June 19-July 26
Gail Samuelson brings us a surprising landscape with dying trees and bright green mud. A swamp quietly, urgently replaces a forest, as heavy mist rolls through the trees. Samuelson says, “This place smells more like the underside of a rotting log than the sweet scent of pine trees. The quiet is broken by the sounds of startled ducks and woodpeckers rummaging for food. Neither the place nor my photographs are conventionally pretty. But this is a place where I can become calm and intent, clearing my mind of everything but image making.”

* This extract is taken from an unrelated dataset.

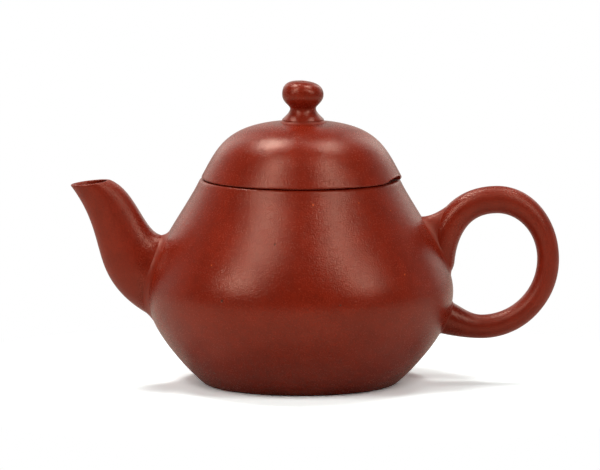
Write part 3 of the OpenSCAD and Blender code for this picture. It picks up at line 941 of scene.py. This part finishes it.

“The beavers came to Rocky Narrows two years ago and plugged up Sewall Brook. The beavers don’t care that Rocky Narrows is the first and premier property of the Trustees of Reservations; don’t care that their dam has made a muddy mess of the trails leading to King Phillip’s Overlook, a magnificent view of the Charles River named for the Wampanoag Indian chief. The beavers are there to chew down trees and saplings, make their dam, and flood the place.”
In this private, obscure world Samuelson discovers an environment of unique beauty. She brings a natural world to us in an unbelievable blue-green pallet with just enough gentle touches of pinks and oranges. In the woods at that perfect time of day between dawn and daylight, sunset and dark, we are invited into the decaying forest to explore with her.